Today, I read a short piece on The New Yorker website about “How Sarah Silverman Reckoned with Louis C.K. in the Year of Sexual Harassment.” As Silverman explained on I Love You America, her show on Hulu, “I hope it’s okay if I am at once very angry for the women he wronged, and the culture that enabled it, and also sad, because he’s my friend.”

In The New Yorker piece, the writer, Ian Crouch, makes an interesting observation: “So often in this reckoning, it has fallen to women to explain what bad men did and why they had to go away,” and I’m wondering if some version of that is what I wanted from Tig, some explanation not of what he did and why he has to go away, but of how I’m supposed to feel about him now.

Because the truth is that Louie’s comedy has been the gold standard for me for over a decade. His combination of surrealism, optimism, humanism, and dark, dark comedy spoke (speaks) to my sense of the world, a brutally honest place with death and destruction and perversion, but also a place where “once in a while you [can] get shown the light in the strangest of places if you look at it right.”

I counted on Louie to help me understand the world. His comedy exposed the little hypocrisies that make up humanity’s attempt to act civilized while also being ruled by animalistic and selfish impulses. His brutal honesty about parenting — which I had never heard before in a comedian — also helped me figure out what kind of father I want to be.

In short, I loved Louie and looked up to him, not as a role model per se, but as a wisdom-possessed elder. He helped me make sense of the world, and he gave me a lot of laughter while he did it.

But he is also a person who assaulted at least half a dozen women (and probably more) over the last couple of decades.

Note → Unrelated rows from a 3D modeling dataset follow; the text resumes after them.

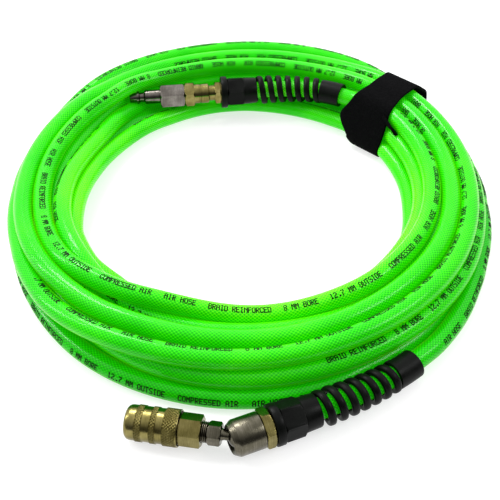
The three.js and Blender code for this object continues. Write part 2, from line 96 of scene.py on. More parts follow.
# where the strands rest in the bundle's cross-section: by angle, the (radius, height) of each
# turn from the first wound to the last
RESTS = {
    180: ((164.1, LOW), (151.4, LOW), (138.7, LOW), (126, LOW), (123.4, 18), (131.5, 28.6),
          (138.7, 18), (151.4, 18), (164.1, 19), (157.4, 29.8), (144.7, 29.6)),
    200: ((168, LOW), (155.2, LOW), (142.5, LOW), (130, LOW), (124.5, 12), (131, 21),
          (142.2, 18.4), (155, 18), (166.7, 20), (159, 30.2), (142, 31.5)),
    215: ((170, LOW), (157.2, LOW), (144.5, LOW), (131.8, LOW), (125.2, 11), (131, 20),
          (141, 18), (154, 17.6), (167, 21), (156.5, 29.6), (138, 31)),
    235: ((172, LOW), (159.2, LOW), (146.5, LOW), (133.7, LOW), (121, LOW), (129.3, 18),
          (148, 18), (161, 17.6), (166, 29), (152, 29), (133, 30.5)),
    270: ((173.6, LOW), (160.8, LOW), (148, LOW), (135.2, LOW), (122.5, LOW), (130.5, 18.3),
          (154.3, MID), (167.2, MID), (161.2, 28.5), (144.2, 25), (117.6, 18)),
    305: ((168.5, LOW), (155.8, LOW), (143, LOW), (130.3, LOW), (118, 12), (132.5, 18.5),
          (149.4, MID), (162.1, MID), (155.8, HIGH), (142, 27), (124.5, 25.5)),
    360: ((155.4, LOW), (142.8, LOW), (130.2, LOW), (117.8, LOW), (123.8, MID), (136.5, MID),
          (149.1, MID), (161.7, MID), (154, HIGH), (141.3, HIGH), (128.6, HIGH)),
    400: ((154.9, 8.8), (142.3, 8.8), (129.7, 8.8), (117.2, 8.8), (123.4, 19.8), (136, 19.8),
          (148.6, 19.8), (161.2, 19.8), (155, 30.7), (142.3, 30.7), (129.6, 30.7)),
    450: ((168.6, LOW), (155.9, LOW), (143.2, LOW), (130.5, LOW), (149.7, MID), (162.4, MID),
          (175.1, MID), (176, 29.4), (163, 29.4), (150, 29.4)),
    475: ((171, LOW), (158.2, LOW), (145.5, LOW), (132.8, LOW), (153, MID), (165.7, MID),
          (178.4, MID), (175.5, 29), (163, 29.6), (151, 30)),
    510: ((162, LOW), (149.2, LOW), (136.5, LOW), (124, LOW), (130.1, MID), (142.9, MID),
          (155.6, MID), (168.3, MID), (162, HIGH), (149.2, HIGH)),
}
# the (angle, radius, height) of the first turn, which comes down from the coupler's relief,
# and of the hose's last point, where it goes into the plug's relief
FIRST_TURN = ((FIRST_ANGLE, 178.3, 9.6), (-42, 175, 8.8), (-28, 169.3, LOW), (-15, 167, LOW),
              (0, 167, LOW), (40, 167.5, 8.8), (90, 181.3, LOW), (115, 181, LOW),
              (150, 174.7, LOW))
LAST_POINT = (LAST_ANGLE, 135.2, 27.6)
# how far the whole bundle stands out of those radii: (angle, distance)
SWELL = ((-10, 0), (0, 2), (10, 5), (20, 7.5), (40, 8.8), (55, 8.3), (65, 6), (75, 3), (90, 0),
         (115, -2.5), (125, -3), (140, -3), (165, -3), (180, -2), (200, 0))
# the bundle's edges: (angle, inner radius, outer radius)
EDGES = ((-50, 112, 187), (-40, 113, 181), (-30, 114, 177), (-20, 113, 175), (0, 113, 176),
         (10, 114, 180), (20, 115.5, 182.5), (40, 118.5, 183.5), (55, 119.5, 187.5),
         (65, 120.5, 189), (90, 123, 188.5), (100, 122.5, 188.5), (115, 120.5, 184.5),
         (125, 119, 181.5), (150, 114.5, 177), (165, 112, 172), (180, 113, 169), (200, 119, 169),
         (215, 119, 171.5), (225, 115, 174), (240, 112, 178), (270, 111, 181), (300, 112, 182),
         (310, 112, 187))

# how the strands settle, one round after another
SETTLE_ROUNDS, FREE_ROUNDS = 1400, 1100  # in the rounds after the free ones the pull is slight
PULL, LAST_PULL = 0.08, 0.02  # towards the resting place
SAG = 0.03
EVEN_OUT = 0.3  # towards the middle of the neighbours along the hose
SHARPEST = 0.8  # how far a station may stand from that middle
PUSH_ROUNDS = 2  # in each round of settling
PUSH_APART, CLEARANCE = 0.42, 0.04
FAR_AWAY = 500

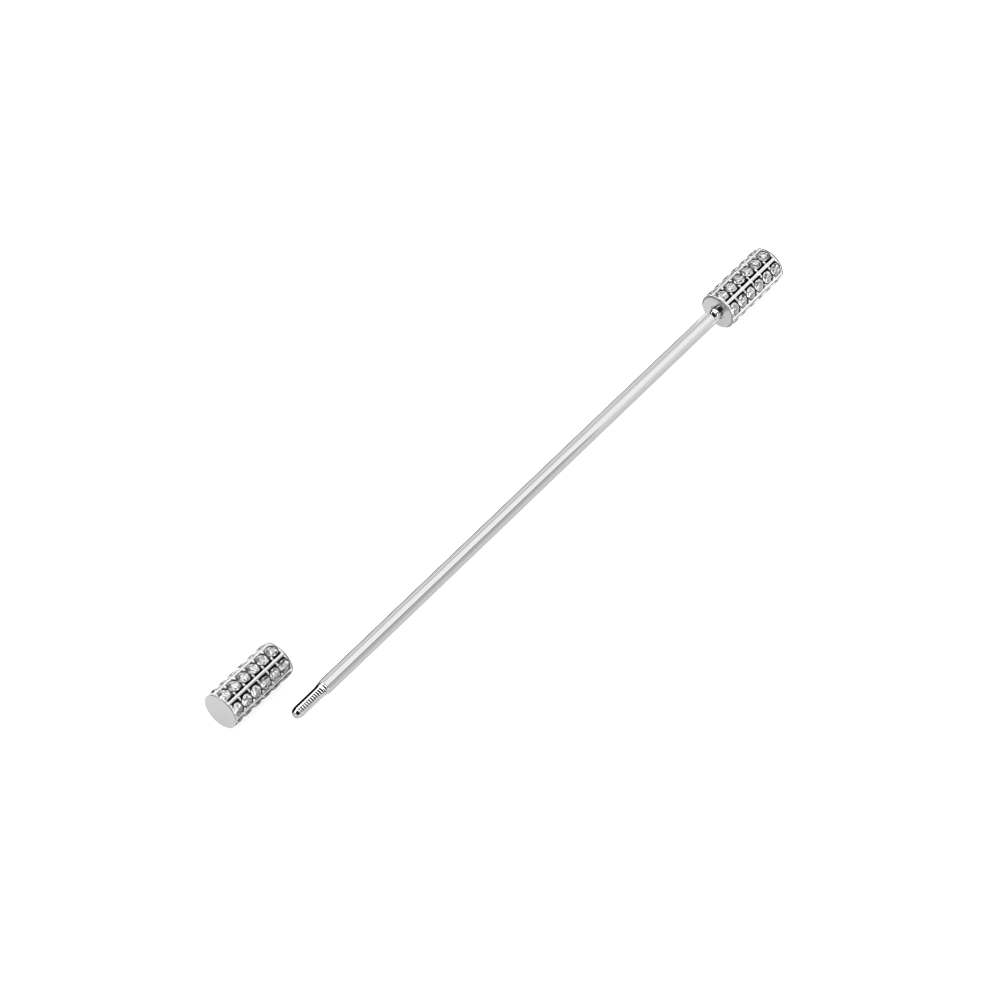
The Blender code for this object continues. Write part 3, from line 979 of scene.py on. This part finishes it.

I don’t yet know how to deal with that kind of moral complexity. More than anything, I want Louie to do another special where his unique mind and perspective can address the issue head on, and does so as brilliantly and as brutally and as funnily as it has addressed everything else.

But I also don’t know if I should want that. He is, in all honesty, a perverted criminal, and the last thing we should give a perverted criminal is a stage and a microphone.

And that’s why I think I wanted Tig to address it during her set last weekend. More than I want to hear from Chris Rock or Dave Chappelle, I want to hear from Tig. She is one of the bravest comedians I’ve ever heard, and I love the way her honesty and bravery combines with her ninth-grade education to provide deep, yet simple insights into the complexity of our modern world. I really want her take on the topic.

But I don’t want it in a contrived talk-show format where mainstream sensitivities are at their highest. I want to hear it in a stand-up format. I need to hear a long, layered, intelligent, emotional, and deeply comedic monologue on Louie’s crimes and on the way individual humans, society, and the subculture of comedy nerds ought to reckon with it.

I haven’t heard that yet. And I really wanted Tig to deliver it.

Alas.

(Thankfully, she was still as funny as all hell, and you should definitely go see her!)